The y-intercept of a line usually is represented by *b*.  Now we have all of the information needed to describe any straight line using the formula below:  

$$y = mx + b $$

Once more, in this formula: 
* $m$ is our slope of the line, and
* $b$ is the value of $y$ when $x$ equals zero.  

So thinking about it visually, increasing $m$ makes the line steeper, and increasing $b$ pushes the line higher.   

In the context of our movies, we said that the the line with values of $m$ = 3 and $b$ = 50 million describes our line, giving us:

$y = 3x + 50,000,000 $.

Let's translate this into a function.  For any input of $x$ our function returns the value of $y$ along that line.  

In [None]:
def y(x):
    return 3*x + 50000000

In [None]:
y(30000000)

In [None]:
y(60000000)

### Summary

In this section, we saw how to estimate the relationship between an input variable and an output value.  We did so by drawing a straight line representing the relationship between a movie's budget and it's revenue.  We saw the output for a given input simply by looking at the y-value of the line at that input point of $x$.  

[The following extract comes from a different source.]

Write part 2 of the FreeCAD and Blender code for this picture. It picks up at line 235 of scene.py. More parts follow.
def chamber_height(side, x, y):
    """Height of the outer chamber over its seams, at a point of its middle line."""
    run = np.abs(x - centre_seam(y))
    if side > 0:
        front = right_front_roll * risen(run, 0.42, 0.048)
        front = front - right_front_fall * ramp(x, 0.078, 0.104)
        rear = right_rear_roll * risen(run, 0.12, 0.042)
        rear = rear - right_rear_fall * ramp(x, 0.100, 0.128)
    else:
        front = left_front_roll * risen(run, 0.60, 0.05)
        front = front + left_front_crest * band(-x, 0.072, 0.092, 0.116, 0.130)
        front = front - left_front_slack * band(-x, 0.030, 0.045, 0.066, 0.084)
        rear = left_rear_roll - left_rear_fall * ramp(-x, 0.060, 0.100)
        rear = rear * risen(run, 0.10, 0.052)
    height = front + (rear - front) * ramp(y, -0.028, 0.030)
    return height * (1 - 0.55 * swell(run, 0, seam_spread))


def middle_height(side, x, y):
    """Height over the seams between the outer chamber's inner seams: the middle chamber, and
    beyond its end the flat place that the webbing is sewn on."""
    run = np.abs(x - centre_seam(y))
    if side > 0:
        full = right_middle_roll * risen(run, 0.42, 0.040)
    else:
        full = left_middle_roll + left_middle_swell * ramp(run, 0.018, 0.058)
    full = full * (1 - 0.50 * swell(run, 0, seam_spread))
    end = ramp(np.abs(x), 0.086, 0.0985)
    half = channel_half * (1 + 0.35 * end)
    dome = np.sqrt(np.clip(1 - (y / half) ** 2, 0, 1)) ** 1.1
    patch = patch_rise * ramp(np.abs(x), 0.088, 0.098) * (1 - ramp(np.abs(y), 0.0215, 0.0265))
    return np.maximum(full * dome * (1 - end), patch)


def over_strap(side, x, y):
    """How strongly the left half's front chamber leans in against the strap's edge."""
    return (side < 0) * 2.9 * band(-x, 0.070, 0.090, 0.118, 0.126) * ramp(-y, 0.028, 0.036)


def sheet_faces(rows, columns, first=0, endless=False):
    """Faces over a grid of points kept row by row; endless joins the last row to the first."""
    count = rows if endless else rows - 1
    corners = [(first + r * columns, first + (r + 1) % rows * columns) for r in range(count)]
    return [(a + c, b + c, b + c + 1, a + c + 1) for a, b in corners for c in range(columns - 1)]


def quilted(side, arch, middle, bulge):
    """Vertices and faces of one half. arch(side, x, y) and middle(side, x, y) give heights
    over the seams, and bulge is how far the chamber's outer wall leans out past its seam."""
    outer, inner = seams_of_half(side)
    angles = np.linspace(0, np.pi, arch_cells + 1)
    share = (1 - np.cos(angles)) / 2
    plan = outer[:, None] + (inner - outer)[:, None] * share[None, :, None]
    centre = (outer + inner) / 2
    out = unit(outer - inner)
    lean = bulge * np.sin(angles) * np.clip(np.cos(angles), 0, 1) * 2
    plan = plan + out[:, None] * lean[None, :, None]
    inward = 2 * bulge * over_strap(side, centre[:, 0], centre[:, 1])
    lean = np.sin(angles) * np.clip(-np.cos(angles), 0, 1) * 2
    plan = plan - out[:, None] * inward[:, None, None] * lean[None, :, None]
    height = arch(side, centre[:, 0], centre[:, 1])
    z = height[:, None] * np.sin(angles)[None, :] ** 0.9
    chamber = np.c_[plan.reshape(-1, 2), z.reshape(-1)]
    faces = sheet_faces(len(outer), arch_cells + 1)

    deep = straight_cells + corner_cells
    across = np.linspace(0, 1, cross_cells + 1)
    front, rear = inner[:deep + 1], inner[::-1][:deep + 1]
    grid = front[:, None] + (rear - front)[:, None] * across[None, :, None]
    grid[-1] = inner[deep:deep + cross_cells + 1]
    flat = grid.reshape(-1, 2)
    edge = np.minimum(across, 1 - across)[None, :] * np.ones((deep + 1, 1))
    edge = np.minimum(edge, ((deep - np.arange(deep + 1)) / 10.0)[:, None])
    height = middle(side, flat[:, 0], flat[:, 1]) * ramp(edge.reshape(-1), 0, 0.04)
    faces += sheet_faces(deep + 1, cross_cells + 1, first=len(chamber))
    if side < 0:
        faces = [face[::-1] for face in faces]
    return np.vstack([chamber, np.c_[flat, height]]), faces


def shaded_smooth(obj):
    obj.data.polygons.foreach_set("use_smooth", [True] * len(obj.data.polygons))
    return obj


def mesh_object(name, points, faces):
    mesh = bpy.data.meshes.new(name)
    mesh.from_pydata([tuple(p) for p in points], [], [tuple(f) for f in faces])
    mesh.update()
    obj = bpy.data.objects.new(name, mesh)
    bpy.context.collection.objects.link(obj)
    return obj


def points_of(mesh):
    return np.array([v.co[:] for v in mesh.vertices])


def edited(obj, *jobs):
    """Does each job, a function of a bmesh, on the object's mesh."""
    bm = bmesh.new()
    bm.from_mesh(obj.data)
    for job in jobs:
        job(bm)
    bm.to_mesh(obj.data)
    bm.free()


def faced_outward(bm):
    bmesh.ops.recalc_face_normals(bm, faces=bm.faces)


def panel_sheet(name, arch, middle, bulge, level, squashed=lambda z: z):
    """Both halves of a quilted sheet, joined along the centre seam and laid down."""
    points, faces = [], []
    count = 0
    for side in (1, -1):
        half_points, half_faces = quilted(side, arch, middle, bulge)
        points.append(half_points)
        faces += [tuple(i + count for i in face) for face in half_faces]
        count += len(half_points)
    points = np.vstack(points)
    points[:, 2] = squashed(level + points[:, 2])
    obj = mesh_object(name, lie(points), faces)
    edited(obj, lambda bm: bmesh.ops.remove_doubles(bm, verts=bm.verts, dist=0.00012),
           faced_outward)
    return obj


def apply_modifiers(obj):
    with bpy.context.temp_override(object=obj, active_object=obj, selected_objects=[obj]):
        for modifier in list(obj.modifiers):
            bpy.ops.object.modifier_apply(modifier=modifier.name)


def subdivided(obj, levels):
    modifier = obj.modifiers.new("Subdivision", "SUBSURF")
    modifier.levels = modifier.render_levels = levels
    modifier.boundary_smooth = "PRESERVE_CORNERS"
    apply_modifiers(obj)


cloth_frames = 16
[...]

We then learned how to represent a line as a mathematical formula, and ultimately a function.  We describe lines through the formula $y = mx + b $, with $m$ representing the slope of the line, and $b$ representing the value of $y$ when $x$ equals zero.  The $b$ variable shifts the line up or down while the $m$ variable tilts the line forwards or backwards.  Translating this formula into a function, we can write a function that returns an expected value of $y$ for an input value of $x$.